Challenge
Using the entries that follow, collect the lines where the word "part" appears.

Records supplied
=-=-=-=-=

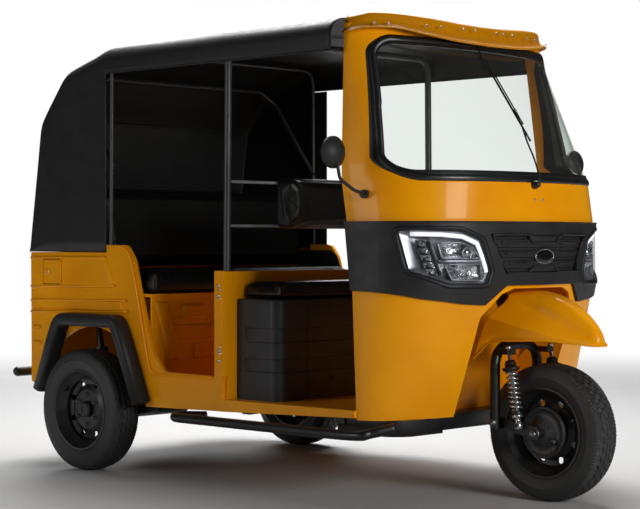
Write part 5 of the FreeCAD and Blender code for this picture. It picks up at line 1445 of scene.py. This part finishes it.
def make_mudguard(material):
    """The pressing as rows that run from its back edge to the blunt nose, and its hem."""
    count = len(guard_rows(GUARD_BACK_MM))
    fine = np.linspace(GUARD_BACK_MM, GUARD_NOSE_MM, GUARD_SAMPLES)
    sections = np.array([guard_rows(x) for x in fine])
    rear_z, rear_x = np.array([p[0] for p in GUARD_REAR_MM]), np.array([p[1] for p in GUARD_REAR_MM])
    points, faces = [], []
    for k in range(count):
        free = fine >= np.interp(sections[:, k, 1], rear_z, rear_x)
        start = fine[np.argmax(free)]
        for x in np.linspace(start, GUARD_NOSE_MM, GUARD_STEPS):
            points.append((x, np.interp(x, fine, sections[:, k, 0]), np.interp(x, fine, sections[:, k, 1])))
    right = [at(x, -y, z) for x, y, z in points]
    left = [at(x, y, z) for x, y, z in points[:(count - 1) * GUARD_STEPS]]
    index = [list(range(k * GUARD_STEPS, (k + 1) * GUARD_STEPS)) for k in range(count)]
    other = [[len(right) + i for i in row] for row in index[:-1]] + [index[-1]]
    for rows in (index, other):
        for low, high in zip(rows, rows[1:]):
            for i in range(GUARD_STEPS - 1):
                faces.append((low[i], low[i + 1], high[i + 1], high[i]))
    tip = [row[-1] for row in index]
    faces.append(tuple(tip + [row[-1] for row in reversed(other[:-1])]))
    guard = mesh_object("front_mudguard_pressing", right + left, faces, material)
    creased = {i for rows in (index, other) for k in CREASE_ROWS for i in rows[k]}
    for edge in guard.data.edges:
        edge.use_edge_sharp = creased.issuperset(edge.vertices)
    facing_up(guard)
    thicken(guard, GUARD_SHEET_MM)
    hem_x = np.linspace(GUARD_BACK_MM, GUARD_NOSE_MM - HEM_FROM_NOSE_MM, GUARD_HEM_STEPS)
    hem = [(x, float(np.interp(x, fine, sections[:, 0, 0])), float(np.interp(x, fine, sections[:, 0, 1])))
           for x in hem_x]
    route = [at(x, -y, z) for x, y, z in hem] + [at(x, y, z) for x, y, z in reversed(hem)]
    return guard, tube_along("front_mudguard_hem", route, GUARD_HEM_RADIUS_MM, material, 8)


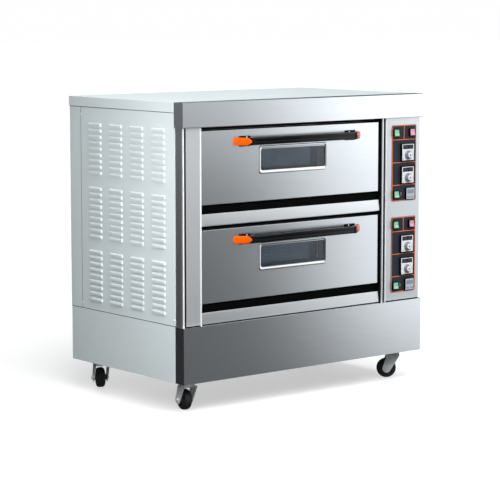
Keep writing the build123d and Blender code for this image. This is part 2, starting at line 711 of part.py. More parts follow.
def handle_plan(points, height, door_bottom):
    """Extrude a plan outline, drawn right of the handle's centre as (distance, depth)."""
    plan = make_face(Polyline(*points, close=True))
    return Pos(HANDLE_CENTRE, FRONT_Y, handle_z(door_bottom) - height / 2) * extrude(plan, height)


def both_ends(shape):
    """A shape at the handle's right end and its mirror image at the left end."""
    return [shape, mirror(shape, Plane.YZ.offset(HANDLE_CENTRE))]


def handle(door_bottom):
    """Bar, two sloped end brackets and their foot plates on the door."""
    tip = DOOR_FACE - HANDLE_REACH
    inner = tip + BAR_THICKNESS
    bar_half = TIP_HALF - BAR_END_SETBACK
    x = (HANDLE_CENTRE - bar_half, HANDLE_CENTRE + bar_half)
    bar = block(x, (tip, inner), centred(handle_z(door_bottom), HANDLE_HEIGHT))
    bar = fillet(bar.edges().filter_by(Axis.X), BAR_ROUND)
    slope_length = math.hypot(FOOT_HALF - TIP_HALF, HANDLE_REACH)
    shift = CAP_THICKNESS * slope_length / HANDLE_REACH
    heel = FOOT_HALF - BRACKET_WIDTH
    outline = [
        (FOOT_HALF - shift, DOOR_FACE),
        (TIP_HALF - shift, tip),
        (bar_half, tip),
        (bar_half, inner),
        (heel, DOOR_FACE),
    ]
    bracket = handle_plan(outline, HANDLE_HEIGHT, door_bottom)
    foot_face = DOOR_FACE - FOOT_THICKNESS
    foot_end = heel - FOOT_LENGTH
    foot = [(heel, foot_face), (heel, DOOR_FACE), (foot_end, DOOR_FACE), (foot_end + 8, foot_face)]
    bracket += handle_plan(foot, HANDLE_HEIGHT + FOOT_EXTRA_HEIGHT, door_bottom)
    return [bar] + both_ends(bracket)


def handle_caps(door_bottom):
    """Orange cover on the sloped outer face of each bracket, round at its front end."""
    slope_length = math.hypot(FOOT_HALF - TIP_HALF, HANDLE_REACH)
    foot_end = 4
    tip_end = slope_length - 1
    cap_size = (tip_end - foot_end, CAP_THICKNESS, CAP_HEIGHT)
    cap = Pos((foot_end + tip_end) / 2, CAP_THICKNESS / 2) * Box(*cap_size)
    cap = fillet(cap.edges().filter_by(Axis.Y).group_by(Axis.X)[-1], CAP_HEIGHT / 2 - 1)
    cap = fillet(cap.edges().filter_by(Axis.Y).group_by(Axis.X)[0], 3)
    angle = 180 + math.degrees(math.atan2(HANDLE_REACH, FOOT_HALF - TIP_HALF))
    cap = mirror(cap, Plane.XZ)
    corner = Pos(HANDLE_CENTRE + FOOT_HALF, FRONT_Y + DOOR_FACE, handle_z(door_bottom))
    right = corner * Rot(0, 0, angle) * cap
    return both_ends(right)


def hinge_pins():
    """A bracket with its pin beside each lower door corner."""
    pieces = []
    bracket_depth = (BRACKET_FRONT, BRACKET_BACK)
    left_x = (OPENING_LEFT - SHEET - BRACKET_THICKNESS, OPENING_LEFT - SHEET)
    right_x = (OPENING_RIGHT + SHEET, OPENING_RIGHT + JAMB_WIDTH - SHEET)
    for door_bottom in DECKS.values():
        z = door_bottom + PIVOT_LIFT
        bracket_z = centred(z, 2 * BRACKET_HALF_HEIGHT)
        left_pin = (left_x[0] + 4, DOOR_LEFT + EAR_LENGTH)
        right_pin = (DOOR_RIGHT - EAR_LENGTH, right_x[1] - 3.5)
        for bracket_x, pin_x in ((left_x, left_pin), (right_x, right_pin)):
            bracket = block(bracket_x, bracket_depth, bracket_z)
            pieces.append(bracket + rod_x(pin_x, PIVOT_DEPTH, z, PIN_RADIUS))
    return pieces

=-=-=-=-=

Written solution
Write part 5 of the FreeCAD and Blender code for this picture. It picks up at line 1445 of scene.py. This part finishes it.
Keep writing the build123d and Blender code for this image. This is part 2, starting at line 711 of part.py. More parts follow.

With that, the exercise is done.